Go back in time and place to when and where absurdly long nails were a sign of status (signifying a man well off enough not to have to work, for instance), to when fat was revered for kings and princes, or to when fat was understood to be acceptable on men but never on women…. Now come back to today: what has changed, really?
And besides Fat is Beautiful coalitions and clubs, fat is still a man’s bragging right, while it is not for a woman. Look, specifically, if you wish, to the same Boston Legal show for an example: Delta Burke is on Boston Legal now (playing the part of Denny’s on-again off-again ex). On her first long-running series, Designing Women, she had to battle weight, weight issues, and weighty restrictions.

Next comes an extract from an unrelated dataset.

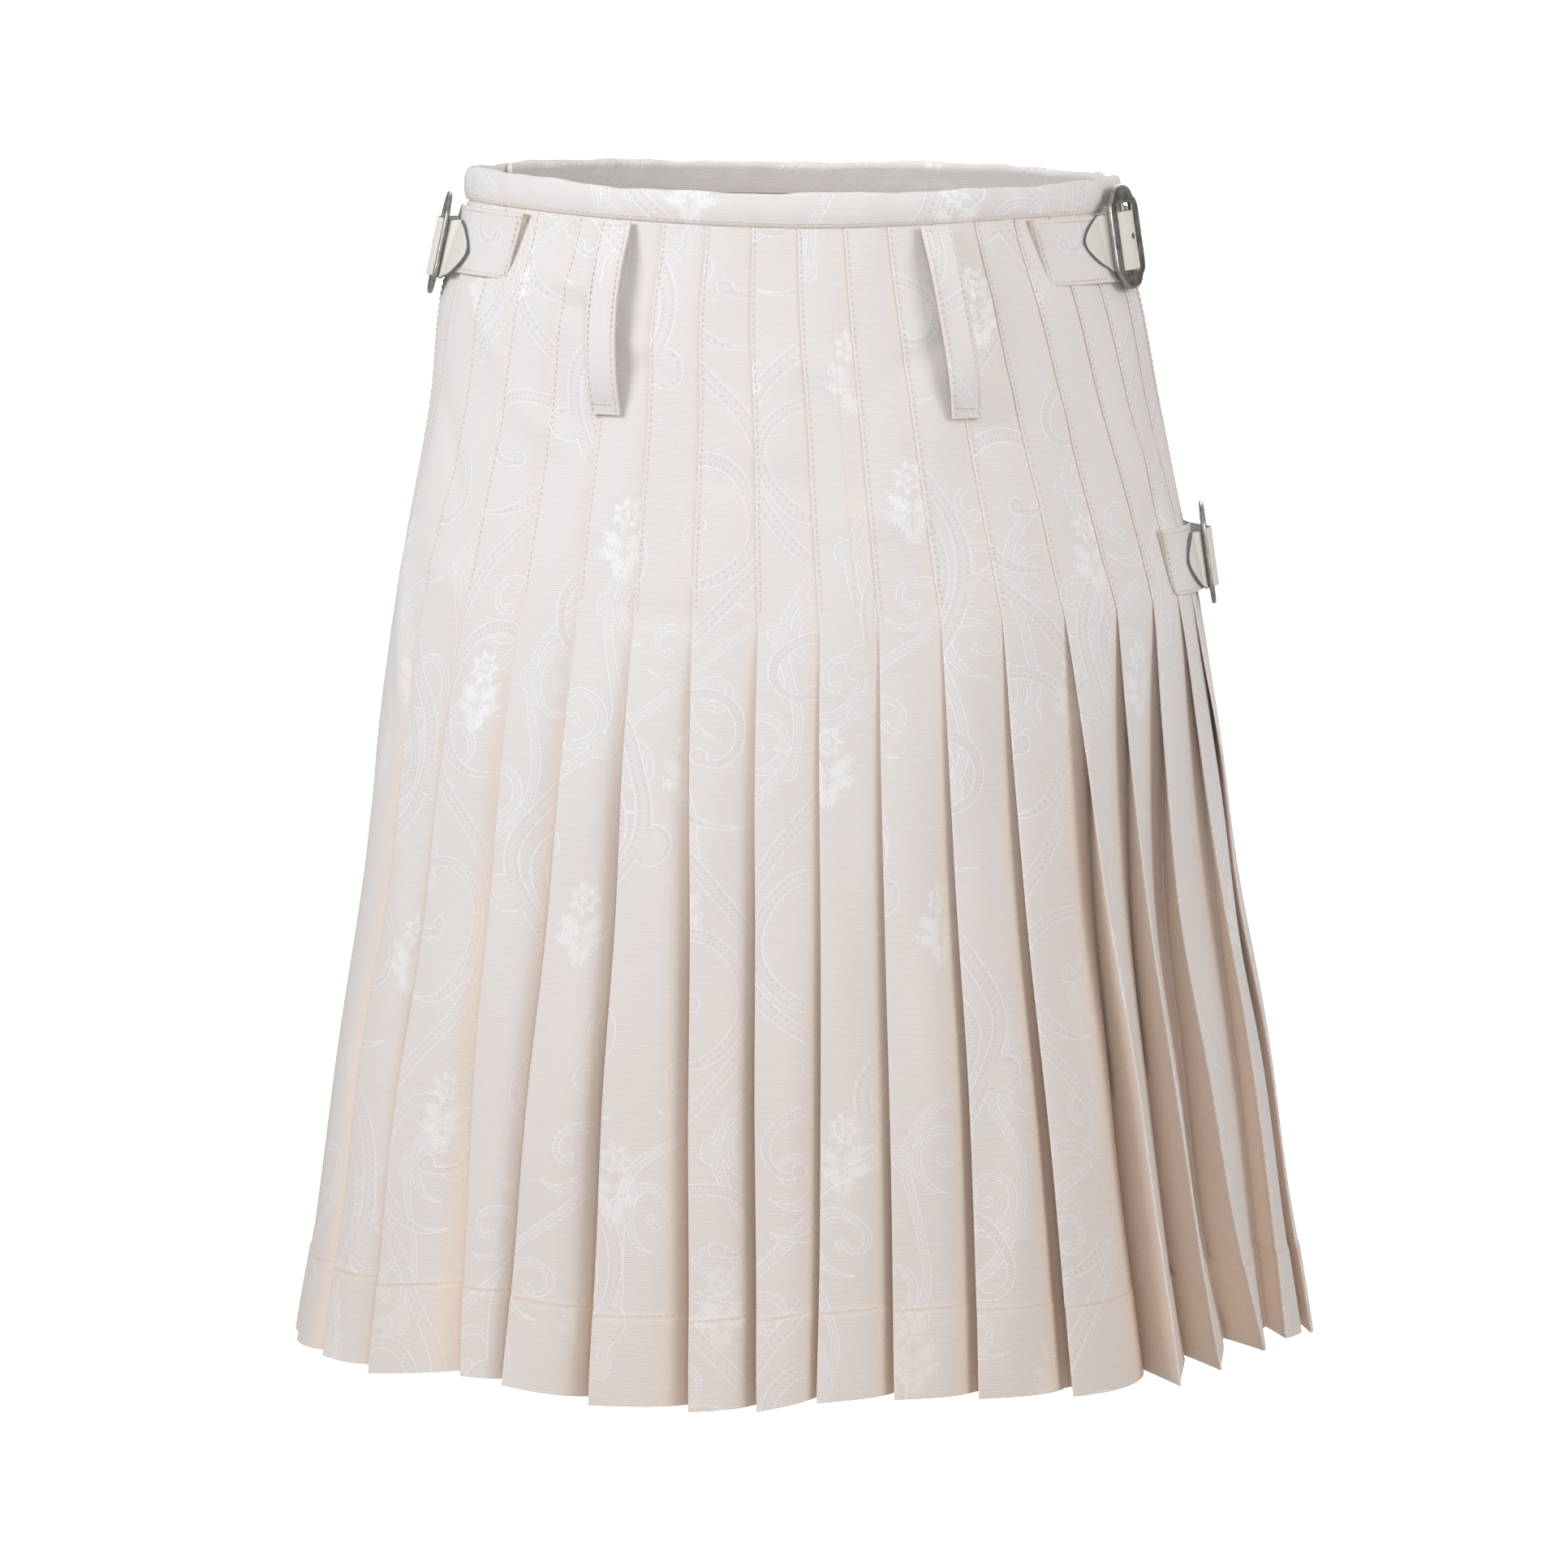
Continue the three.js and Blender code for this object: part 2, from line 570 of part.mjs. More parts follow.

On Boston Legal, not only has nothing come up about her weight as an issue for her as an actress, but you don’t see any scripting showcasing her size or aggrandizing her body image, etc..
How absurd that fat looks fine on men.
How silly that fat adds to the success of half the population—even if it is for men like James Spader/Allan Shore and William Shatner/Denny Crane..who are both exquisite features that Boston Legal could not be as great without but who were also both hotties in their pre-Boston Legal days…until they added fifty-plus pounds a piece.
How pitifully ridiculous that skinny to the bone is a more acceptable goal for the female of the species (and especially the female actor), when in fact fat has made her able to survive, reproduce, and give birth over a zillion years of evolutionary imperative that encouraged the fat for survival of all of humankind.
Time to re-think fat and fabulous fat stars.